Think you need eggs and butter for a mug cake? Well think again! My strawberries and cream mug cake doesn’t require either.
Picture this, it is the height of summer, you have a fridge packed with strawberries and cream (well Wimbledon is on as well so why not!), but you fancy a cake all to yourself.
If you have flour and sugar as well that is all you need for this tasty mug cake! It is the perfect size for an indulgent treat all for yourself and takes minutes to make.
If you love strawberries and cream, this is perfect for you. The strawberries start to ooze their juice and the cake is rich and creamy from guess what, the single cream.
Serve with loads of strawberries on the side and that’s your craving fulfilled!
If you’ve made a mug cake before you will know that one of the key things to remember is you must mix the ingredients well in the mug. If you don’t you might find a layer of dry flour and sugar around the edges. So stir, stir and stir again, making sure all of the dry ingredients are mixed in well.

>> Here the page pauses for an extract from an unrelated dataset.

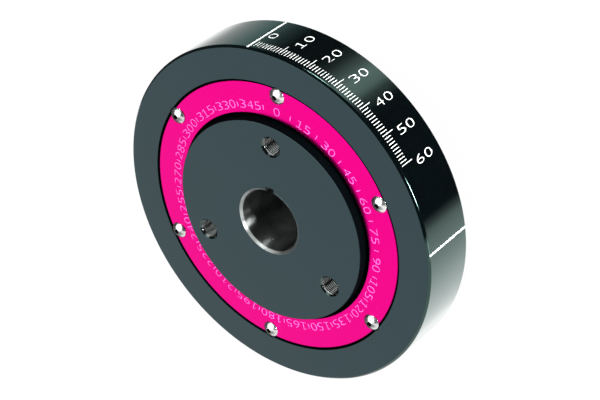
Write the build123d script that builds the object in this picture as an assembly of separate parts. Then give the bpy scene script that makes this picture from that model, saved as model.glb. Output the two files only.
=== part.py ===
"""Harmonic balancer for a small-block engine's crankshaft, in millimetres.

The axis is Z, with the engine below and the pulley side on top. The origin is the centre of the
hub nose's end face, which the part stands on. The keyway is at +Y, in line with the first pulley hole.
"""

from build123d import *
import math
import os

# Hub, turned from one steel bar
hub_length = 60.3
hub_bore_diameter = 31.6
hub_bore_chamfer = 1.1
nose_diameter = 44.45
nose_chamfer = 1.5
nose_root_fillet = 3.0
boss_diameter = 102.4
boss_edge_chamfer = 0.3
boss_rise = 3.6  # hub face above the inertia ring's front face
flange_overlap = 2.9  # how far the flange reaches out under the retaining plate

# Keyway, broached from end to end of the bore
keyway_width = 4.76
keyway_depth = 2.9  # below the bore's wall
keyway_angle = 90.0

# Tapped holes for the pulley
pulley_hole_count = 3
pulley_hole_circle = 81.4
pulley_hole_diameter = 9.525
pulley_hole_depth = 19.0
pulley_hole_chamfer = 0.5
drill_point_angle = 118.0
first_pulley_hole_angle = 90.0

# Inertia ring
ring_diameter = 171.45
ring_width = 30.2
ring_edge_chamfer = 1.05
rear_lip_thickness = 4.0
rear_lip_overlap = 4.2  # how far the lip reaches in over the hub's flange

# Elastomer between the hub's flange and the ring's bore
elastomer_thickness = 4.0
elastomer_set_back = 1.0  # from each end of the flange

# Retaining plate in the front of the ring
plate_thickness = 3.2
plate_seat_width = 8.5  # ledge of the ring that the plate lies on
plate_edge_chamfer = 0.25
plate_below_face = 0.45  # plate's face below the ring's face
plate_recess_clearance = 1.0  # between the plate's rim and the recess wall
plate_boss_clearance = 1.9  # between the plate's hole and the hub's boss
flange_end_clearance = 0.3  # hub's flange to the plate and to the rear lip

# Button-head screws that hold the plate
screw_count = 6
screw_inset = 3.05  # from the plate's rim to the screws' centres
first_screw_angle = 90.0
screw_thread_diameter = 4.17
screw_length = 12.7  # under the head
screw_tip_chamfer = 0.5
screw_head_diameter = 8.0
screw_head_height = 2.2
screw_head_rim = 0.35
screw_socket_across_flats = 2.4
screw_socket_depth = 1.4
screw_hole_clearance = 0.25  # round the thread, in the plate
screw_thread_clearance = 0.05  # round the thread, in the ring
screw_end_room = 2.0  # tapped hole left below the screw's tip
screw_head_clearance = 0.5  # round the head, in the recess wall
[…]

I figured that single cream, which I like to douse my strawberries in from time to time at this time of year, would be a great basis for a mug cake. I’ve used it to replace the butter, milk and egg in a traditional sponge recipe and it actually works great. That creamy taste comes right through the cake and it has a lovely sticky texture.

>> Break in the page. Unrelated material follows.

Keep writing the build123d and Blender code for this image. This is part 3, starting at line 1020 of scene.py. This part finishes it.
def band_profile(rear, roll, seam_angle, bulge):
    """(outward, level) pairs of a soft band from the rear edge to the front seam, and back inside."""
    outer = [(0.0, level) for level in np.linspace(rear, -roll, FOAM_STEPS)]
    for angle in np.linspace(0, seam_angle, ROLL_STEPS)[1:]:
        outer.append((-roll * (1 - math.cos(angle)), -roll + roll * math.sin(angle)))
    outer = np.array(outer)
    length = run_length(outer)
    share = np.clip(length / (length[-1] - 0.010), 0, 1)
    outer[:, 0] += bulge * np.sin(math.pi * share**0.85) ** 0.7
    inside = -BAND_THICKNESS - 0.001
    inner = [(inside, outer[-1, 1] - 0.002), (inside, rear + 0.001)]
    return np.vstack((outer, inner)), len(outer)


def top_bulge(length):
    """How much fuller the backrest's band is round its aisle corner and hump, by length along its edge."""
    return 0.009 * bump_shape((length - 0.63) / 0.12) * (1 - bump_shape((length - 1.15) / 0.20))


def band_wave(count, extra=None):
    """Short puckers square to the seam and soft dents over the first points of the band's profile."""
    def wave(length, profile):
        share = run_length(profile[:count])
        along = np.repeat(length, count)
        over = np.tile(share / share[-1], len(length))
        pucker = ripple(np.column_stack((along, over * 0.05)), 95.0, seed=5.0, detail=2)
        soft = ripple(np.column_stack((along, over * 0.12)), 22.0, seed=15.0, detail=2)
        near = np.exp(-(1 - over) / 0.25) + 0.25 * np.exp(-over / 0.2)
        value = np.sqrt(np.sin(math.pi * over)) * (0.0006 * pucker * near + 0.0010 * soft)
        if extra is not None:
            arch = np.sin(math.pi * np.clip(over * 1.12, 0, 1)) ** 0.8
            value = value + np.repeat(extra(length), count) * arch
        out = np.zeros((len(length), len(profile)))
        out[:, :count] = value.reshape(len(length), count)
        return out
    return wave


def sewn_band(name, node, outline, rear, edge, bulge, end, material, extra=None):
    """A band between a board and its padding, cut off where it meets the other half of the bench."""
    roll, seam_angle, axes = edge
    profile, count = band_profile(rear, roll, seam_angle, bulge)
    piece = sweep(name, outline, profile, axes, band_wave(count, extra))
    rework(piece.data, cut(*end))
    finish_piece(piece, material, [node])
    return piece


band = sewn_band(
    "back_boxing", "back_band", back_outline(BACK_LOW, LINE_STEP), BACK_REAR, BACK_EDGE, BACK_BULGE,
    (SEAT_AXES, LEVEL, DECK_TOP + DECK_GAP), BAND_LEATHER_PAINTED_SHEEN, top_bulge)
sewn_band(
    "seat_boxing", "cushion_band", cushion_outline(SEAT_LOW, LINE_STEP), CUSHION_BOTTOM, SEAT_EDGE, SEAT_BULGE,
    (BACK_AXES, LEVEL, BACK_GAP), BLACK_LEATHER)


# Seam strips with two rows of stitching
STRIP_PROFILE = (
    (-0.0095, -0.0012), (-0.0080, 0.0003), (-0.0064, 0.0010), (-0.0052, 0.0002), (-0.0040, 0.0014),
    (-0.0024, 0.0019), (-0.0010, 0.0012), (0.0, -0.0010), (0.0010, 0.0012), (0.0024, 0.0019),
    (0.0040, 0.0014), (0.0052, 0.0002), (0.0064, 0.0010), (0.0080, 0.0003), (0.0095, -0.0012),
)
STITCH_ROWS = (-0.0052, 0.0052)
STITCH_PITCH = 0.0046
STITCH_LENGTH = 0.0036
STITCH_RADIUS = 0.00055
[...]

So would this fix your strawberries and cream craving? Make it and find out!
Pin for later!
Strawberries and cream mug cake
- 10 tsp self-raising flour
- 8 tsp caster sugar I used golden
- 6 tbsp single cream
- 2-3 strawberries chopped
- In a mug, mix the flour, sugar and single cream thoroughly.
- Add the strawberries in and stir into the cake mix.
- Microwave on high for 2-3 minutes, until the mug cake has risen and is cooked through.
- Serve with extra strawberries and cream.